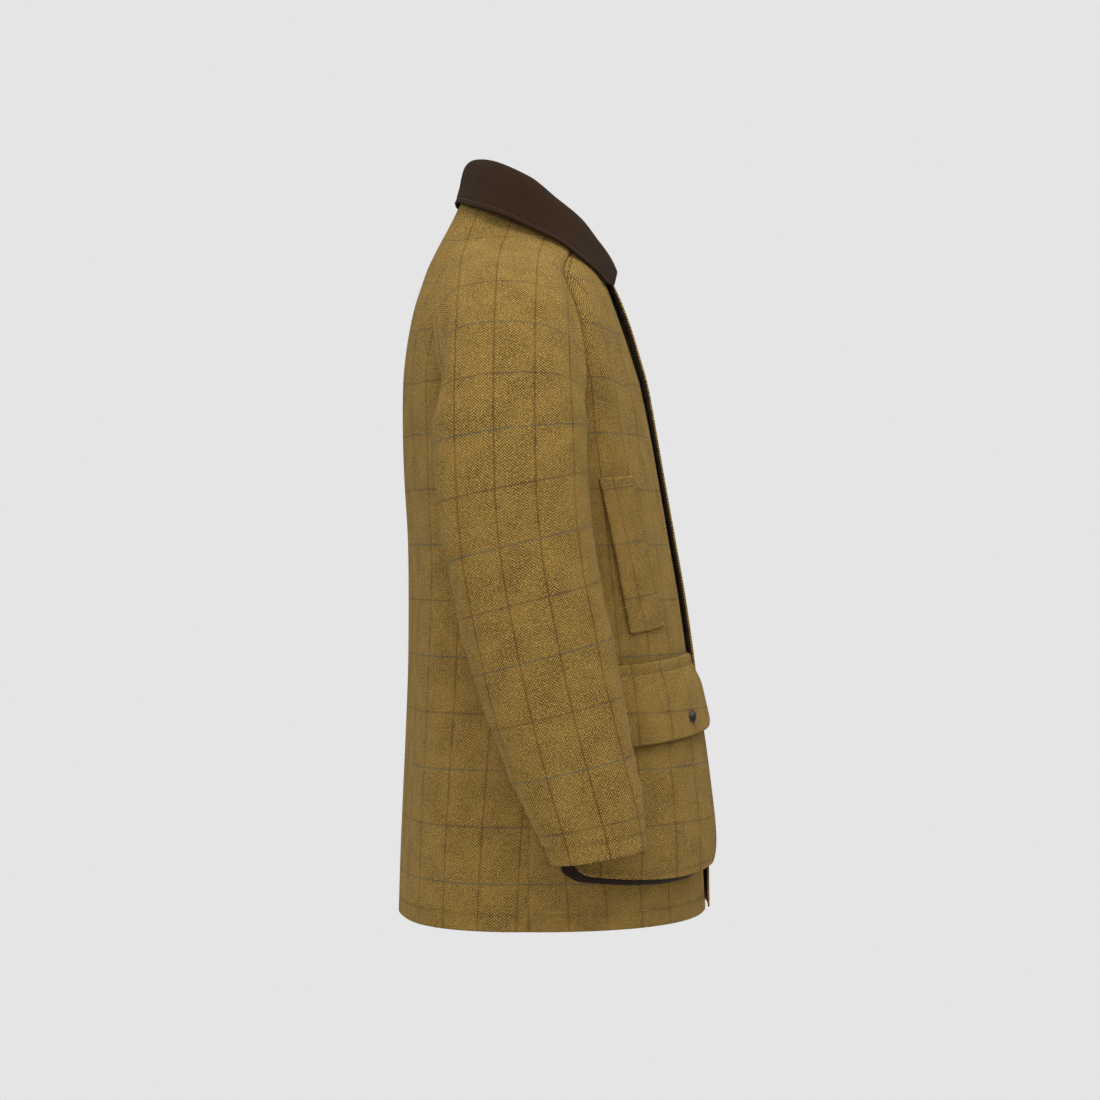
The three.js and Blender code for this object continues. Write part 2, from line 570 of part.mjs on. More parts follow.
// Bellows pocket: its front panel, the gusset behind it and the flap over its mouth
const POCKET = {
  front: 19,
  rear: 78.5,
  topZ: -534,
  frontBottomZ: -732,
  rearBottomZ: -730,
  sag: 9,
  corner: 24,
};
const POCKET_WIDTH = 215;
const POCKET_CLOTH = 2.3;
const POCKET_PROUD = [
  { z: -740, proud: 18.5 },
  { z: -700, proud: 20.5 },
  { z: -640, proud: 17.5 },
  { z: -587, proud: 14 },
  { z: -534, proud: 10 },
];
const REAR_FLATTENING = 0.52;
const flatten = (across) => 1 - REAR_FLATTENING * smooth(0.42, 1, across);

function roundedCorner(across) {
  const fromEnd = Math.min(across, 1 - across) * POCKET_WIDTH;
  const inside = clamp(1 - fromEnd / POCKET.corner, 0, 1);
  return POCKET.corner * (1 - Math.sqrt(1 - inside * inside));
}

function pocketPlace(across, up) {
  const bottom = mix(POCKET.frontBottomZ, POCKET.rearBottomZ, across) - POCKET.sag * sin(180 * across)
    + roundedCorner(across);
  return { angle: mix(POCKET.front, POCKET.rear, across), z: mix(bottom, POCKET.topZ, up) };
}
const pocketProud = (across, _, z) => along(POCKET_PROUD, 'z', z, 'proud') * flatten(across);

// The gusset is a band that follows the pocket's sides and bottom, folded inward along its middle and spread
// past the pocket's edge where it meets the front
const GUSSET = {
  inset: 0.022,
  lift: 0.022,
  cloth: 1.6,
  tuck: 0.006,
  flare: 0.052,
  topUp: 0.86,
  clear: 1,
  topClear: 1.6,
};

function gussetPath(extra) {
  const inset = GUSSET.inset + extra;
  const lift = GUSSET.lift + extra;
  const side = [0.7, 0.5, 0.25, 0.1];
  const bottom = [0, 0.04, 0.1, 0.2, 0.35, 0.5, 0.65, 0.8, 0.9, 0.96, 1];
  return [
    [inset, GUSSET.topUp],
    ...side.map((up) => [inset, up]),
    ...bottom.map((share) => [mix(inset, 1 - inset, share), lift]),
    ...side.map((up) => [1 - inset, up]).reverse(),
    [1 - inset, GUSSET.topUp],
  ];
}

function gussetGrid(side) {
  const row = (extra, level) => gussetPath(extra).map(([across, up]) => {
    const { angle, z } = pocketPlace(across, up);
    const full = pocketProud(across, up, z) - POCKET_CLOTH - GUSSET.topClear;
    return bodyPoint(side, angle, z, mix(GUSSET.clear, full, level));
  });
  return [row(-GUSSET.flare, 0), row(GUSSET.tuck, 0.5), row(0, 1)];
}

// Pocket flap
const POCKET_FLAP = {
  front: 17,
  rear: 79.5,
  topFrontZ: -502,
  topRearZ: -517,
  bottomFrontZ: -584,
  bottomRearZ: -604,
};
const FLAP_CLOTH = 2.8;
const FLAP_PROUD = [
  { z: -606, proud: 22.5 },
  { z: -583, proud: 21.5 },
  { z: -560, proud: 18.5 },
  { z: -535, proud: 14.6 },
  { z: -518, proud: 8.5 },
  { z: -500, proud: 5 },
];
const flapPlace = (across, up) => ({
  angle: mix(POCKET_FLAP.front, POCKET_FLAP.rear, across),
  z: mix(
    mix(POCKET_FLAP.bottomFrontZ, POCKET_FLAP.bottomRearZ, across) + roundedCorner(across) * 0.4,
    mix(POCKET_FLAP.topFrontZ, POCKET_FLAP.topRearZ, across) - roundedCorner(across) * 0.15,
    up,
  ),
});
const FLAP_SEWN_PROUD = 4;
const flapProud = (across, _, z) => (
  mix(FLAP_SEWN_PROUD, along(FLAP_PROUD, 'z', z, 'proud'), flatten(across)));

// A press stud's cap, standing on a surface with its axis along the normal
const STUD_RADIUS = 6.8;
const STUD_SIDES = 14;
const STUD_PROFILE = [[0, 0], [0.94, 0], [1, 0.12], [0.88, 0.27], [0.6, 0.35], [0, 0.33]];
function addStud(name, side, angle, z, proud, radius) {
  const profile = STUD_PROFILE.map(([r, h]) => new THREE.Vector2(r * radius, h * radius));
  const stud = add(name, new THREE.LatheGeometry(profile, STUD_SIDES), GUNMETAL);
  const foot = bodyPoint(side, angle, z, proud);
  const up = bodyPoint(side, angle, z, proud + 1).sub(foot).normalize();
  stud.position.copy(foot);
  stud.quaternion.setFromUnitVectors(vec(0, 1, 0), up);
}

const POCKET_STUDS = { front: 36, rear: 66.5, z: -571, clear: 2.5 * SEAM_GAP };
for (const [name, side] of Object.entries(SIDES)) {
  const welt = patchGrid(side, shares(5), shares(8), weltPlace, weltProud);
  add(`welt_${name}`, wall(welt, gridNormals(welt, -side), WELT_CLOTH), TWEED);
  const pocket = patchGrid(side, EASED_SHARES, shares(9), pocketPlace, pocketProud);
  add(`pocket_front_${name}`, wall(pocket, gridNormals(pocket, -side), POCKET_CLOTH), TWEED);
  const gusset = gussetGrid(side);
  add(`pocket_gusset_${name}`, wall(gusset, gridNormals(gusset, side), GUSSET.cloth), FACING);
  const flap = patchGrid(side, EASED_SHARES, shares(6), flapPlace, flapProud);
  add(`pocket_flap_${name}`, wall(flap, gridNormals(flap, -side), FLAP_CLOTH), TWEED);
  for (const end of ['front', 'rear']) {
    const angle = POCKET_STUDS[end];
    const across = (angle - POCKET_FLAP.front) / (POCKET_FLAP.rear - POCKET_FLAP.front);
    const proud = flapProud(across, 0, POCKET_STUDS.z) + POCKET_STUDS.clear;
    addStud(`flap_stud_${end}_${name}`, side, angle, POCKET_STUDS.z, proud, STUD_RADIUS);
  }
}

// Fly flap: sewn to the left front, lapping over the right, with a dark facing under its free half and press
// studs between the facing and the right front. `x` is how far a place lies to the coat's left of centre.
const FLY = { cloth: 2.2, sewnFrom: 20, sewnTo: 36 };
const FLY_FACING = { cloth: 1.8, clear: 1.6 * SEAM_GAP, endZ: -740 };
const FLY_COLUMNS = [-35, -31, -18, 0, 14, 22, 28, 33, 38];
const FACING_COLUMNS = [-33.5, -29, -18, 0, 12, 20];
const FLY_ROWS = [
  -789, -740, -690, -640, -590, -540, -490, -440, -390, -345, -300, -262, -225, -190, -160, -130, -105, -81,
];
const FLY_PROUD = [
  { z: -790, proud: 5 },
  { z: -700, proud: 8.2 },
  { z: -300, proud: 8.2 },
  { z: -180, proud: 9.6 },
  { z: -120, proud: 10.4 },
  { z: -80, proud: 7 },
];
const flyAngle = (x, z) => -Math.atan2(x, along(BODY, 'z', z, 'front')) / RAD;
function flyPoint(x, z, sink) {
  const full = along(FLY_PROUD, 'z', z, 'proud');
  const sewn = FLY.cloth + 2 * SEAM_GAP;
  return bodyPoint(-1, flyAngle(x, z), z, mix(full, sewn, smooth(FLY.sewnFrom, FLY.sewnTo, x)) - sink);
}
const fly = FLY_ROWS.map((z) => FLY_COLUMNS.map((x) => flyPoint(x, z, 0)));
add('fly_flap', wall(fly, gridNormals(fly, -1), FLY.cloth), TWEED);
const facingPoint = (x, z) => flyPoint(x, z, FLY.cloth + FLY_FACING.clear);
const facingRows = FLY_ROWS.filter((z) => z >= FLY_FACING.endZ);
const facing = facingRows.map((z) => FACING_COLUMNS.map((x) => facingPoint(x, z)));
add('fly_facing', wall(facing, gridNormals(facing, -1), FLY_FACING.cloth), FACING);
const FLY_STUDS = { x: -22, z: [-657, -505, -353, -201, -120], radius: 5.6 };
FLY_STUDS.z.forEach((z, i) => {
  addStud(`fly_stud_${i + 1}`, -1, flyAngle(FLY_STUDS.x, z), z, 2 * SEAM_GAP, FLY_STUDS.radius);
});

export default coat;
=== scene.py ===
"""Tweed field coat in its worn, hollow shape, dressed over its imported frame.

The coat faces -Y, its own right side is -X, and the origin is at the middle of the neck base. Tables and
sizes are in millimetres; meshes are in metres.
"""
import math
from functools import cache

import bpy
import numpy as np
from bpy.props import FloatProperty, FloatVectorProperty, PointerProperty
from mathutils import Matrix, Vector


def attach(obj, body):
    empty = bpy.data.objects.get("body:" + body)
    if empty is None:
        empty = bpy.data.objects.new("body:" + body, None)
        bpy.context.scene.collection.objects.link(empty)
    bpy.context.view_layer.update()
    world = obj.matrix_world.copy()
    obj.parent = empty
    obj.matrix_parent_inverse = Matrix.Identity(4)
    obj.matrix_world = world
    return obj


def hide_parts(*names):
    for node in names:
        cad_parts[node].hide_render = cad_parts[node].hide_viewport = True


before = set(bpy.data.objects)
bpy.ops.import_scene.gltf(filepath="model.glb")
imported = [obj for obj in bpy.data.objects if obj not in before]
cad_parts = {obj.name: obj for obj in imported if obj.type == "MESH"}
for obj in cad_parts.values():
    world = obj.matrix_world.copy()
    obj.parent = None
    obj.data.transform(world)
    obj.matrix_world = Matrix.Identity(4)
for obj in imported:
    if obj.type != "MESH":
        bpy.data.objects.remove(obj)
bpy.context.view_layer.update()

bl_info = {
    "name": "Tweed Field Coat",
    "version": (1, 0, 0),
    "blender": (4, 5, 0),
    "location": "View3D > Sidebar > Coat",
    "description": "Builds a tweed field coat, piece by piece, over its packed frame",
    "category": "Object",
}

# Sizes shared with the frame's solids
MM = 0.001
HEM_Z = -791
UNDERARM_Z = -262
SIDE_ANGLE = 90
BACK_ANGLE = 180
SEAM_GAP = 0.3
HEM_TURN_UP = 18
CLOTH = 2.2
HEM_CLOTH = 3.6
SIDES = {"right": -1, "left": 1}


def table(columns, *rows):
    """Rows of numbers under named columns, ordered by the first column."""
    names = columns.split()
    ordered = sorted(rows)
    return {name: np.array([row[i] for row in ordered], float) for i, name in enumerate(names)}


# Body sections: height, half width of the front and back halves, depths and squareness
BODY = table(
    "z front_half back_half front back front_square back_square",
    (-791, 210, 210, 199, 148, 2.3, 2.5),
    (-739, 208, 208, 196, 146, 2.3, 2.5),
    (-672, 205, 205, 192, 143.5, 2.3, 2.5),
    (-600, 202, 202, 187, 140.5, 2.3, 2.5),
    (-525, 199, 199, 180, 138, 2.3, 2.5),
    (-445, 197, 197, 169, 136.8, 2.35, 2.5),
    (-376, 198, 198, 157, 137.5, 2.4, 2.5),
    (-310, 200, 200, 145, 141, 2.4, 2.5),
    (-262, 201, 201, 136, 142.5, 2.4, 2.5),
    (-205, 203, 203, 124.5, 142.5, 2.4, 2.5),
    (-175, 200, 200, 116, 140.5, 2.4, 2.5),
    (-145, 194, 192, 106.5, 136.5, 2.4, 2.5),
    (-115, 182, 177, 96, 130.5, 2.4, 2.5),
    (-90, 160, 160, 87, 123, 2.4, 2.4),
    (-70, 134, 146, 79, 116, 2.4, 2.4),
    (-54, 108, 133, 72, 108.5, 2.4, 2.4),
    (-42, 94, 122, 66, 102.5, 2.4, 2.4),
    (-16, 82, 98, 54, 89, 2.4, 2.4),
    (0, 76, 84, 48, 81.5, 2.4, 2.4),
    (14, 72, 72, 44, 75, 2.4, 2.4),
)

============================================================

Brief:
Which lines above run from the one containing "const facingPoint = (x, z)" down to the one containing "before = set(bpy.data.objects)"? Repeat exactly those, both ends included, and nothing else.

Solution to the problem:
const facingPoint = (x, z) => flyPoint(x, z, FLY.cloth + FLY_FACING.clear);
const facingRows = FLY_ROWS.filter((z) => z >= FLY_FACING.endZ);
const facing = facingRows.map((z) => FACING_COLUMNS.map((x) => facingPoint(x, z)));
add('fly_facing', wall(facing, gridNormals(facing, -1), FLY_FACING.cloth), FACING);
const FLY_STUDS = { x: -22, z: [-657, -505, -353, -201, -120], radius: 5.6 };
FLY_STUDS.z.forEach((z, i) => {
  addStud(`fly_stud_${i + 1}`, -1, flyAngle(FLY_STUDS.x, z), z, 2 * SEAM_GAP, FLY_STUDS.radius);
});

export default coat;
=== scene.py ===
"""Tweed field coat in its worn, hollow shape, dressed over its imported frame.

The coat faces -Y, its own right side is -X, and the origin is at the middle of the neck base. Tables and
sizes are in millimetres; meshes are in metres.
"""
import math
from functools import cache

import bpy
import numpy as np
from bpy.props import FloatProperty, FloatVectorProperty, PointerProperty
from mathutils import Matrix, Vector


def attach(obj, body):
    empty = bpy.data.objects.get("body:" + body)
    if empty is None:
        empty = bpy.data.objects.new("body:" + body, None)
        bpy.context.scene.collection.objects.link(empty)
    bpy.context.view_layer.update()
    world = obj.matrix_world.copy()
    obj.parent = empty
    obj.matrix_parent_inverse = Matrix.Identity(4)
    obj.matrix_world = world
    return obj


def hide_parts(*names):
    for node in names:
        cad_parts[node].hide_render = cad_parts[node].hide_viewport = True


before = set(bpy.data.objects)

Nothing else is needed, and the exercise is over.